Modelling Framework

The LRMoE model is formulated as follows. Let $(\mathbf{x}_i, \mathbf{y}_i), i = 1, 2, \dots, n$ denote a set of observations, where $\mathbf{x}_i$ denotes the covariates and $\mathbf{y}_i$ the response(s).

Given $\mathbf{x}_i$, the $i$-th observation is classified into one of $g$ latent classes by the so-called logit gating function. The probability of belonging to the $j$-th latent class is given by

\[\pi_j(\mathbf{x}_i; \mathbf{\alpha}) = \frac{\exp (\mathbf{\alpha}_j^T \mathbf{x}_i)}{\sum_{j'=1}^{g} \exp (\mathbf{\alpha}_{j'}^T \mathbf{x}_i)}, \quad j = 1, 2, \dots, g-1\]

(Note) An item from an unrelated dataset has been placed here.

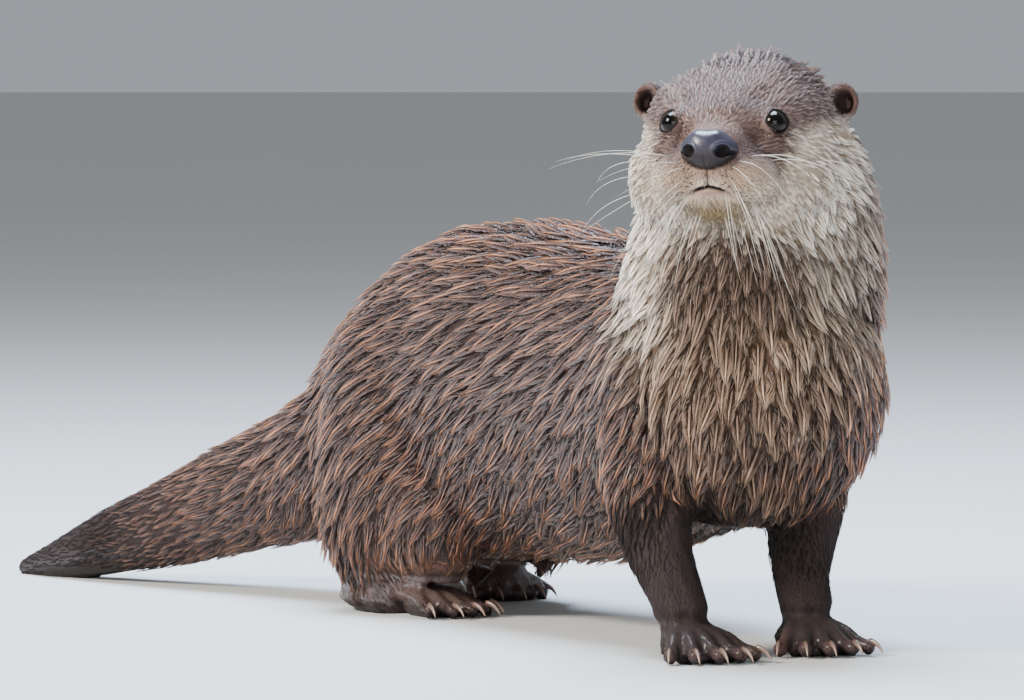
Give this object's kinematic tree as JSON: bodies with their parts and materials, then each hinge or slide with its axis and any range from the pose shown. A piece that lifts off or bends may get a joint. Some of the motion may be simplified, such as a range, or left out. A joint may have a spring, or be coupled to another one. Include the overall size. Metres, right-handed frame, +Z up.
{
  "type": "river otter",
  "caption": "Still, life-size river otter standing on the floor with its head raised and turned to its right and its long tapering tail trailing down behind it.",
  "frame": {"origin": "bottom centre of the otter's bounding box, on the floor it stands on", "axes": "+Z up; the trunk lies along Y and looks towards -Y, the tail points towards +Y; +X is the otter's left side"},
  "size_m": [0.208, 0.8268, 0.3163],
  "materials": {
    "fur": "wet fur in pointed locks, brown with paler tips, pale cream on throat and cheeks",
    "nose_skin": "moist, finely pebbled bare skin",
    "eye": "glossy, very dark brown",
    "claw_horn": "smooth pinkish-brown horn"
  },
  "bodies": {
    "root": {"claw_forepaw_left_1": "claw_horn", "claw_forepaw_left_2": "claw_horn", "claw_forepaw_left_3": "claw_horn", "claw_forepaw_left_4": "claw_horn", "claw_forepaw_left_5": "claw_horn", "claw_forepaw_right_1": "claw_horn", "claw_forepaw_right_2": "claw_horn", "claw_forepaw_right_3": "claw_horn", "claw_forepaw_right_4": "claw_horn", "claw_forepaw_right_5": "claw_horn", "claw_hindpaw_left_1": "claw_horn", "claw_hindpaw_left_2": "claw_horn", "claw_hindpaw_left_3": "claw_horn", "claw_hindpaw_left_4": "claw_horn", "claw_hindpaw_left_5": "claw_horn", "claw_hindpaw_right_1": "claw_horn", "claw_hindpaw_right_2": "claw_horn", "claw_hindpaw_right_3": "claw_horn", "claw_hindpaw_right_4": "claw_horn", "claw_hindpaw_right_5": "claw_horn", "ear_left": "fur", "ear_right": "fur", "eye_left": "eye", "eye_right": "eye", "foreleg_left": "fur", "foreleg_right": "fur", "forepaw_left": "fur", "forepaw_right": "fur", "head": "fur", "hindleg_left": "fur", "hindleg_right": "fur", "hindpaw_left": "fur", "hindpaw_right": "fur", "lower_jaw": "fur", "neck": "fur", "nose": "nose_skin", "tail_base": "fur", "tail_middle": "fur", "tail_tip": "fur", "trunk": "fur"}
  },
  "joints": []
}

For model identifiability reasons, we assume $\mathbf{\alpha}_g = \mathbf{0}$ which corresponds to the reference class.

Conditional on the latent class $j$, the distribution of the response $\mathbf{y}_i$ is given by an expert function with density

\[f_j(\mathbf{y}_i; \mathbf{\psi}_j) = \prod_{d=1}^{D} f_{jd}(\mathbf{y}_{id}; \mathbf{\psi}_{jd})\]

where we assume conditional independence of dimensions $1, 2, \dots, D$ of $\mathbf{y}_i$, if it is a vector of responses.

The likelihood function is therefore

\[L(\mathbf{\alpha}, \mathbf{\psi}; \mathbf{x}, \mathbf{y}) = \prod_{i=1}^{n} \left\{ \sum_{j=1}^{g} \pi_j(\mathbf{x}_i; \mathbf{\alpha}) f_j(\mathbf{y}_i; \mathbf{\psi}_j) \right\}\]

Notice that the parameters $\mathbf{\psi}_j$ do not involve regression on the covariates $\mathbf{x}_i$, hence the model is termed as reduced. For an introduction to the general mixture-of-experts models, see e.g. here.

Fung et al. (2019) have shown that such simplification of model structure will not reduce its flexibility, and will significantly reduce the computation efforts in model inference. The parameters to estimate are the regression coefficients $\mathbf{\alpha}_j$ and parameters of the expert functions $\mathbf{\psi}_j$, which is implemented by the standard Expectation-Conditional-Maximization algorithm (details omitted).